Changing Bits: July 2012

Tuesday, July 31, 2012

Lucene index in RAM with Azul's Zing JVM

Google's entire index has been in RAM for at least 5 years now. Why not do the same with an Apache Lucene search index?

RAM has become very affordable recently, so for high-traffic sites the performance gains from holding the entire index in RAM should quickly pay for the up-front hardware cost.

The obvious approach is to load the index into Lucene's RAMDirectory, right?

Unfortunately, this class is known to put a heavy load on the garbage collector (GC): each file is naively held as a List of byte[1024] fragments (there are open Jira issues to address this but they haven't been committed yet). It also has unnecessary synchronization. If the application is updating the index (not just searching), another challenge is how to persist ongoing changes from RAMDirectory back to disk. Startup is much slower as the index must first be loaded into RAM. Given these problems, Lucene developers generally recommend using RAMDirectory only for small indices or for testing purposes, and otherwise trusting the operating system to manage RAM by using MMapDirectory (see Uwe's excellent post for more details).

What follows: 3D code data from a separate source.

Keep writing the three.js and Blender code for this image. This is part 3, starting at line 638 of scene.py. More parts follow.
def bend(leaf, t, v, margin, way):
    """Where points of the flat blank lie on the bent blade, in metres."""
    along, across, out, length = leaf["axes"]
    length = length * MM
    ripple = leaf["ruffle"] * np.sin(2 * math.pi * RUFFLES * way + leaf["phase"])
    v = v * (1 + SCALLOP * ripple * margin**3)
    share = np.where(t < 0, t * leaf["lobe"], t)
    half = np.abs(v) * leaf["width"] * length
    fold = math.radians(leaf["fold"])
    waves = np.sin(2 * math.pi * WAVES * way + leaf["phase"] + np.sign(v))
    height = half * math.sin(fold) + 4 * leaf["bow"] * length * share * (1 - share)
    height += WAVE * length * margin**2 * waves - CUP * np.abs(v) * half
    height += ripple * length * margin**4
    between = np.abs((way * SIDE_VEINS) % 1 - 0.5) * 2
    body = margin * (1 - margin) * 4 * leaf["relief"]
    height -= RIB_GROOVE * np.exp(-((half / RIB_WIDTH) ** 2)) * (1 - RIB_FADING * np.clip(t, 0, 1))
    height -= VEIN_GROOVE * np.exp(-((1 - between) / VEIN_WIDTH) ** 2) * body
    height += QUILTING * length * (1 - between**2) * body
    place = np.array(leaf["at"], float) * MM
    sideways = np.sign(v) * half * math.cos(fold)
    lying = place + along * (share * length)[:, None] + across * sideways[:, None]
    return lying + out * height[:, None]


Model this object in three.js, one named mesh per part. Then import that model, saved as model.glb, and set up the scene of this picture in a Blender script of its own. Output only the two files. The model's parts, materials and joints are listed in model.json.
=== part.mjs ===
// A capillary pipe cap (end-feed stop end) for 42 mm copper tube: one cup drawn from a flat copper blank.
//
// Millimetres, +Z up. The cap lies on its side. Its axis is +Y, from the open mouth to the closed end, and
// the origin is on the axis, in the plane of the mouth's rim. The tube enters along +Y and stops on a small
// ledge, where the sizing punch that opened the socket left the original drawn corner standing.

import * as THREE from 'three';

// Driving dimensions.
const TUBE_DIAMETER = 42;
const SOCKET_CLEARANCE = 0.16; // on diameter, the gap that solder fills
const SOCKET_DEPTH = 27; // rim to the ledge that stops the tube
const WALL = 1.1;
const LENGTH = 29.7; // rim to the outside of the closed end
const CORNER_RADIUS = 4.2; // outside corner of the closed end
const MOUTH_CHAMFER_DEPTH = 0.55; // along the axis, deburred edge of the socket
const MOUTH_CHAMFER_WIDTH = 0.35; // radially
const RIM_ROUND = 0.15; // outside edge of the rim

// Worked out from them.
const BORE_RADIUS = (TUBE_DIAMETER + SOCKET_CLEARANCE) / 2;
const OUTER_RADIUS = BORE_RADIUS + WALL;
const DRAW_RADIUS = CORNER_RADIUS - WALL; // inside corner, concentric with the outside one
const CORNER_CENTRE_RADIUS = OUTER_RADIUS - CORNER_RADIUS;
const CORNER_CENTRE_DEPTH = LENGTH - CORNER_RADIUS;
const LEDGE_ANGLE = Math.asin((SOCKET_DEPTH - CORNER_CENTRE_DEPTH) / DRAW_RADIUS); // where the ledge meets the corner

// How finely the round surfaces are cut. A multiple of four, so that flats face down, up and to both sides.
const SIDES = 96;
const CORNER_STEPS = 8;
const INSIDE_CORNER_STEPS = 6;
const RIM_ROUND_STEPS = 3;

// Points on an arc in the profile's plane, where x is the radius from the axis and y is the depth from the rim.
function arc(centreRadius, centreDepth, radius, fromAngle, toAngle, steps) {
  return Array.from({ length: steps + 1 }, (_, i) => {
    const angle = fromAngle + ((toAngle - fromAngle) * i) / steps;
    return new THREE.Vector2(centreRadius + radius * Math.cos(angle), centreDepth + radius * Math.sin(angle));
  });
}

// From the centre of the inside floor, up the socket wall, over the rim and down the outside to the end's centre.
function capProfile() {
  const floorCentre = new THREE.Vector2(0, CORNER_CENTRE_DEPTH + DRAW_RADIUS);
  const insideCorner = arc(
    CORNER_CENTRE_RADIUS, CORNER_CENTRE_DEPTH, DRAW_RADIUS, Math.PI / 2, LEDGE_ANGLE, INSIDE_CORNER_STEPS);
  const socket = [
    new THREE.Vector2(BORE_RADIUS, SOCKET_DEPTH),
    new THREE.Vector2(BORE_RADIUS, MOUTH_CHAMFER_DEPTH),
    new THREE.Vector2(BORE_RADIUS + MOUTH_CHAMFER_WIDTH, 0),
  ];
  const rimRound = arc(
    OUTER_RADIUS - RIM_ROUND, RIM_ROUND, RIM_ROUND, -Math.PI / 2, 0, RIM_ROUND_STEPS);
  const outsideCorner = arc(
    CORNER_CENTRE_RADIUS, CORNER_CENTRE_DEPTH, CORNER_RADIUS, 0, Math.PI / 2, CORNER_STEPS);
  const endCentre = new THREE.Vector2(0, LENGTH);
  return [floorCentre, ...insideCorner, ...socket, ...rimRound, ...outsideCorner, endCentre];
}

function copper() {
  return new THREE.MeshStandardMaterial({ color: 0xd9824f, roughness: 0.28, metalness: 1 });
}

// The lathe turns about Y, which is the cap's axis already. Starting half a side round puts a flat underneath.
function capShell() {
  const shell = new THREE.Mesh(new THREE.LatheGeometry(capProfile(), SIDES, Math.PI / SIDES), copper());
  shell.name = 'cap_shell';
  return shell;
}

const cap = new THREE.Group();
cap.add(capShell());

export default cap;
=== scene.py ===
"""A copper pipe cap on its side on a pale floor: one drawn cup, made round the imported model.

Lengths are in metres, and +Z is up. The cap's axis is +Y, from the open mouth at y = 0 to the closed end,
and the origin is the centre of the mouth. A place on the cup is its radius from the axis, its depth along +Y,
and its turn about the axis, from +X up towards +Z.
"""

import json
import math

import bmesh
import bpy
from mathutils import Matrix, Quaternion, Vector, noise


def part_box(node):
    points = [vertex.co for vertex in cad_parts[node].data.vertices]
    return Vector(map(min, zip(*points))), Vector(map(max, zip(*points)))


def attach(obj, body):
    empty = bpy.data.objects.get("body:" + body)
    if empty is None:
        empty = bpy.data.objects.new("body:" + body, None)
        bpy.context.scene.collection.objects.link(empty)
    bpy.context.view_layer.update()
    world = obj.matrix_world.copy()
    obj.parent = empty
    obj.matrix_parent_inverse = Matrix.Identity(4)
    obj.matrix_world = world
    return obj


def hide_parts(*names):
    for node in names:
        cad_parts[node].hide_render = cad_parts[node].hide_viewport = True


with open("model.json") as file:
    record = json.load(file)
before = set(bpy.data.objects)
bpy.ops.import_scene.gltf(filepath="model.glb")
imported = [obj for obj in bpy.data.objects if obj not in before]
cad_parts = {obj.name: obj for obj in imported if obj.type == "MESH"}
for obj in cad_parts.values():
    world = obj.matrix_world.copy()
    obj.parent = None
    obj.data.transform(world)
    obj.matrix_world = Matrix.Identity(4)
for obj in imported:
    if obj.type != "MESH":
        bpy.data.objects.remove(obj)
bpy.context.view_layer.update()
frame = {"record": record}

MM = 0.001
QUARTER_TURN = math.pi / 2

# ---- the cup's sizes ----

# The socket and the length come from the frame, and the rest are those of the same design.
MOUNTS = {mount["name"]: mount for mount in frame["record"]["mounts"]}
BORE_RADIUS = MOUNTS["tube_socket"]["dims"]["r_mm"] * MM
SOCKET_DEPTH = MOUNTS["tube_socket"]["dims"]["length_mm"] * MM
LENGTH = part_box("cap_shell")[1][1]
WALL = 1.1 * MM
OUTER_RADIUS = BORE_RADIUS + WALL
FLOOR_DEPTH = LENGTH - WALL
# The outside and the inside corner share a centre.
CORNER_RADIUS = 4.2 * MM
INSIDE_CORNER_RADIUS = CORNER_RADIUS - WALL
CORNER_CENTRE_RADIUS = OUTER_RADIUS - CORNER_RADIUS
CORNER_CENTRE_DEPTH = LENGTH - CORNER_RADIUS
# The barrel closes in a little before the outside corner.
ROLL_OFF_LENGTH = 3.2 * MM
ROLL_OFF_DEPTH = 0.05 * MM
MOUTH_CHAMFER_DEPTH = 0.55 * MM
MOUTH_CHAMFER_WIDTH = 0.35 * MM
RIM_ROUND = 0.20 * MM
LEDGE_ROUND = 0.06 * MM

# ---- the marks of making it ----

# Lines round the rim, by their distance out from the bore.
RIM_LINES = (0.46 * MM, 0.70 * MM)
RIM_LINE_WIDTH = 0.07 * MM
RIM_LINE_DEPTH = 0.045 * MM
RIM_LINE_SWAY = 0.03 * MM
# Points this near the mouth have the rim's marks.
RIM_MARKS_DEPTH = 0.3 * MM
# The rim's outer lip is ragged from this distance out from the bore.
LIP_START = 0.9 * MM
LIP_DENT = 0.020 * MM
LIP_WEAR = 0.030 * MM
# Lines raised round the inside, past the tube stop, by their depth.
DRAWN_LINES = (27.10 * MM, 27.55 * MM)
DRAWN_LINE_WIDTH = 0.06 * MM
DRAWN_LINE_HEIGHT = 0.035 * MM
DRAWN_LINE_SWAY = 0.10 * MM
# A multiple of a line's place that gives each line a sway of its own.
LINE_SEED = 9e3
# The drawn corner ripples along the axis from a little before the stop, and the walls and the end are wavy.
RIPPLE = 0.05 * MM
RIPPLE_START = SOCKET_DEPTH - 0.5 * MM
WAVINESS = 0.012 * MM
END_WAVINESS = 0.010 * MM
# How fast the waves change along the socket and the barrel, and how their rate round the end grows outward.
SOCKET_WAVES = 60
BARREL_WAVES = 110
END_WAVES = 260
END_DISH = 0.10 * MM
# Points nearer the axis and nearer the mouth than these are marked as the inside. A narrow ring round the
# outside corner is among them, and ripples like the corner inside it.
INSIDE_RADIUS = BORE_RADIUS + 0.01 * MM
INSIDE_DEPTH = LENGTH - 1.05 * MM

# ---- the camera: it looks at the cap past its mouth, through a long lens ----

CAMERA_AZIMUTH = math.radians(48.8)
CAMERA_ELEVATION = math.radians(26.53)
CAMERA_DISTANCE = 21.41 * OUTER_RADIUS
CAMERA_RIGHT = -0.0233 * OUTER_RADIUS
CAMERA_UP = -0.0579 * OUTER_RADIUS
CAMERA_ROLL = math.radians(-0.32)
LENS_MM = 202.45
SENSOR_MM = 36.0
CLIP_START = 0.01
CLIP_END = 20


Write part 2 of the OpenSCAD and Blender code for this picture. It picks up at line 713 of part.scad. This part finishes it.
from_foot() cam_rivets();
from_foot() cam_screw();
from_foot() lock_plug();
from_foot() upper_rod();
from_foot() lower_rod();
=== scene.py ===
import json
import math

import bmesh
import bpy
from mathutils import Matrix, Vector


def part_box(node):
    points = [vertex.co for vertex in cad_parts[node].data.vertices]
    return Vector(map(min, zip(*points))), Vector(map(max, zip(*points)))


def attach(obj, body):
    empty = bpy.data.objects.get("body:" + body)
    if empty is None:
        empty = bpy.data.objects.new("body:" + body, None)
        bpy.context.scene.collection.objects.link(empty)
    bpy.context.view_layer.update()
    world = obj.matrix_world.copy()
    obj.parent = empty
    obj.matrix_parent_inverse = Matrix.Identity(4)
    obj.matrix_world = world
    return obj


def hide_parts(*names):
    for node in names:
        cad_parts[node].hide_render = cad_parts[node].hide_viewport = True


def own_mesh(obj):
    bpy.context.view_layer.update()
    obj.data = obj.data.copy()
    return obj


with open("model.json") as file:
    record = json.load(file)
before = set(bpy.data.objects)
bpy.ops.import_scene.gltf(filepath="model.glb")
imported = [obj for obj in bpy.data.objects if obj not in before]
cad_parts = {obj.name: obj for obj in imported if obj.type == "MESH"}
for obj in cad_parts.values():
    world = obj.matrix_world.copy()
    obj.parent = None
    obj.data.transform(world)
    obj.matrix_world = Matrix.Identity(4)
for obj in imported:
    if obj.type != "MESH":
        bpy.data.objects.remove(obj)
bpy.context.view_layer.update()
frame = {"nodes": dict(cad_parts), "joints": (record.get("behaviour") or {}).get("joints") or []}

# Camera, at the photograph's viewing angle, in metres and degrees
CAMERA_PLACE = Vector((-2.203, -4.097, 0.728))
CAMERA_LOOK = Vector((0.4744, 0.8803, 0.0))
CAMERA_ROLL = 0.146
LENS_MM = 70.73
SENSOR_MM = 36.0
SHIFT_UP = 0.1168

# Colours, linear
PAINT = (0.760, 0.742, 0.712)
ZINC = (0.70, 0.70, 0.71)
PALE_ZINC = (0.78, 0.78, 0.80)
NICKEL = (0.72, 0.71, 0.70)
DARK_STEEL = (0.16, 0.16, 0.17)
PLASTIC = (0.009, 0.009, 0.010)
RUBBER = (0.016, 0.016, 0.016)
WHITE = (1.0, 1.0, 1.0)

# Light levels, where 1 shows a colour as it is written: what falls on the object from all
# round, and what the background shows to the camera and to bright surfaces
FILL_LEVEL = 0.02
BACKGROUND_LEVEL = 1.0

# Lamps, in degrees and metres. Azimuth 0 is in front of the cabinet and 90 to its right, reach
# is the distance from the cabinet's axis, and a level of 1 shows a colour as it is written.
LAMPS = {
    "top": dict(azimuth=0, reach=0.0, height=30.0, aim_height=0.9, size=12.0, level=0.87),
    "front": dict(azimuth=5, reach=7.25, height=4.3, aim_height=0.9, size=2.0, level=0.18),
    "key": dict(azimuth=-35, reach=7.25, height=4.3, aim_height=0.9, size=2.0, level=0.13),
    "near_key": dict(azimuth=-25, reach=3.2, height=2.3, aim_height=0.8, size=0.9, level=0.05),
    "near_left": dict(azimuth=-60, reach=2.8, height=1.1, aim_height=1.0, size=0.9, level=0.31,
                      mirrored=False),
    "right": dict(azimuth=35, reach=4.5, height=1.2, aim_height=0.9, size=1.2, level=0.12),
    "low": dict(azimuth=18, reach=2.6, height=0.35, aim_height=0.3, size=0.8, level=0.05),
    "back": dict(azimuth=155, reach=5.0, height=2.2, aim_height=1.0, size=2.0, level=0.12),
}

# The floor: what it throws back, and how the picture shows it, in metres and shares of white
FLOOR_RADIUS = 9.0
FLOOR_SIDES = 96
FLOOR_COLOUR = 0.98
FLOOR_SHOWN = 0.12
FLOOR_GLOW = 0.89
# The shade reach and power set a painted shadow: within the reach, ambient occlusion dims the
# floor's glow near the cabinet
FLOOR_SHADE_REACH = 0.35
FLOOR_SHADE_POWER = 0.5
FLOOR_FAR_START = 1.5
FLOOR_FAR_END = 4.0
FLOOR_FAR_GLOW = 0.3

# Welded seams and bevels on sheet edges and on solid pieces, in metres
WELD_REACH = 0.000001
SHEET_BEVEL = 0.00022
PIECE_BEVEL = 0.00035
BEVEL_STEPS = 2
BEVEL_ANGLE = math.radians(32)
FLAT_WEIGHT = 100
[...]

While there are open issues to improve RAMDirectory (LUCENE-4123 and LUCENE-3659), they haven't been committed and many users simply use RAMDirectory anyway.

Recently I heard about the Zing JVM, from Azul, which provides a pauseless garbage collector even for very large heaps. In theory the high GC load of RAMDirectory should not be a problem for Zing. Let's test it! But first, a quick digression on the importance of measuring search response time of all requests.

Search response time percentiles

Normally our performance testing scripts (luceneutil) measure the average response time, discarding outliers. We do this because we are typically testing an algorithmic change and want to see the effect of that change, ignoring confounding effects due to unrelated pauses from the the OS, IO systems, or GC, etc.

But for a real search application what matters is the total response time of every search request. Search is a fundamentally interactive process: the user sits and waits for the results to come back and then iterates from there. If even 1% of the searches take too long to respond that's a serious problem! Users are impatient and will quickly move on to your competitors.

So I made some improvements to luceneutil, including separating out a load testing client (sendTasks.py) that records the response time of all queries, as well as scripts (loadGraph.py and responseTimeGraph.py) to generate the resulting response-time graphs, and a top-level responseTimeTests.py to run a series of tests at increasing loads (queries/sec), automatically stopping once the load is clearly beyond the server's total capacity. As a nice side effect, this also determines the true capacity (max throughput) of the server rather than requiring an approximate measure by extrapolating from the average search latency.

Queries are sent according to a Poisson distribution, to better model the arrival times of real searches, and the client is thread-less so that if you are testing at 200 queries/sec and the server suddenly pauses for 5 seconds then there will be 1000 queries queued up once it wakes up again (this fixes an unfortunately common bug in load testers that dedicate one thread per simulated client).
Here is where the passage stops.